The group released their first single "I Hear Flies" in 2010 on Transgressive Records and won Camden Crawl's Best New Act for the Emerging Talent Awards, sponsored by Gibson.

In 2011, they released a limited EP called The Brilliant and the Dark on Record Store Day with a performance at Rough Trade East. This was a reworking of a forgotten 1969 Women's Institute opera found by artists Open Music Archive. Gaggle debuted the new show in 2010 at the Women's Library, then took it to the ICA where the record was recorded live, the B-Side compiled of live samples to be remixed by fans on a copyleft licence. Later, in 2011, they took "The Brilliant and the Dark" back to its original home The Royal Albert Hall, in the Elgar Room.

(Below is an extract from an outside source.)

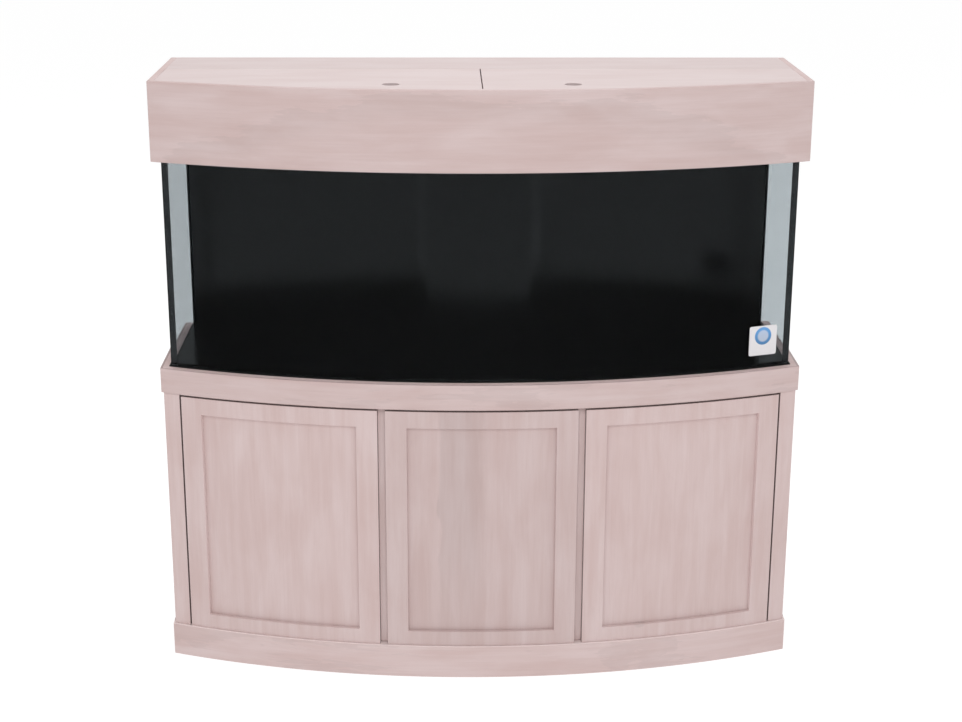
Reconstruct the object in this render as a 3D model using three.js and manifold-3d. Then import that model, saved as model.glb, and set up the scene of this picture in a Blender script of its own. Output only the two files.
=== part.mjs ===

This gained the attention of The Guardian who described it as "vivacious, visceral, spectacularly indignant wall of sound" in a 4 star review.

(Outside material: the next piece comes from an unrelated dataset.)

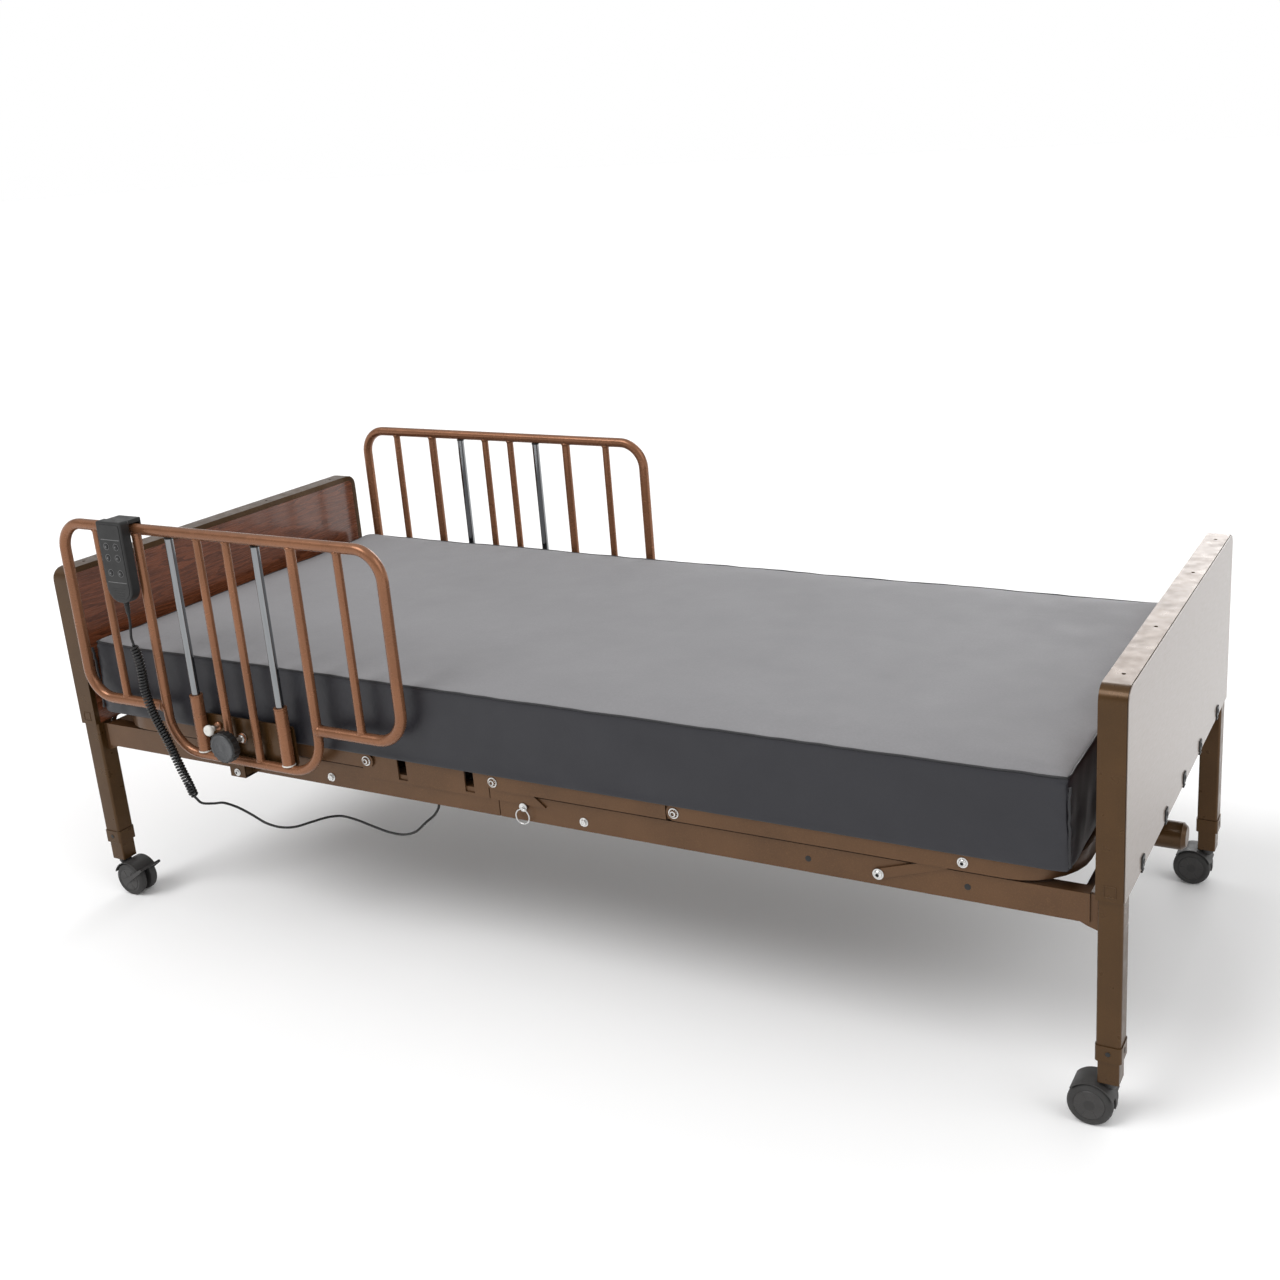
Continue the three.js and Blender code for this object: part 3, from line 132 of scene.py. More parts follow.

In 2012, they released their debut album From the Mouth of the Cave: two singles of which, Army of Birds and Power of Money, both received videos, respectively. The cost for second single "Power of Money" was £3000. The reason for the price was explained thus:

The Power of Generosity, Inventiveness, Courage. The Power of Flirting, Improvising, Blagging, Hard Work and Being Nice and Polite. The Power of Friendship, Faith, Obligation, Ambition, Anxiety…..Dreams. Without these Powers this track would not have been made. This song is precious. And yet, we’re told that ‘a single’ is almost valueless. And that pisses us off. So we have done a budget of how much this single ‘cost’. The many hours it took to write, arrange, compose, master; the expertise of all the musicians, technicians, designers, producers involved; the combination of all the Powers described above and more – we’ve totted it all up as best we can and… …we are putting this tune to market for the sum of £3000. The power of money? Let’s see.

Gaggle's music was included in the opening ceremony for the London 2012 Paralympic Games.

In 2013, Gaggle opened a three-week Pop Up Adventure in Lifestyle, Craft & Noise with gallery, shop and workshops. It took place in at abandoned shop in New Cross. They also released a free app on iTunes.

==Discography==
===Albums===
- From the Mouth of the Cave (2012)

===EPs===
- "The Brilliant and the Dark" (2011)

===Singles===
- "I Hear Flies" (2010)
- "Army of Birds" (2012)
- "Power Of Money" (2012)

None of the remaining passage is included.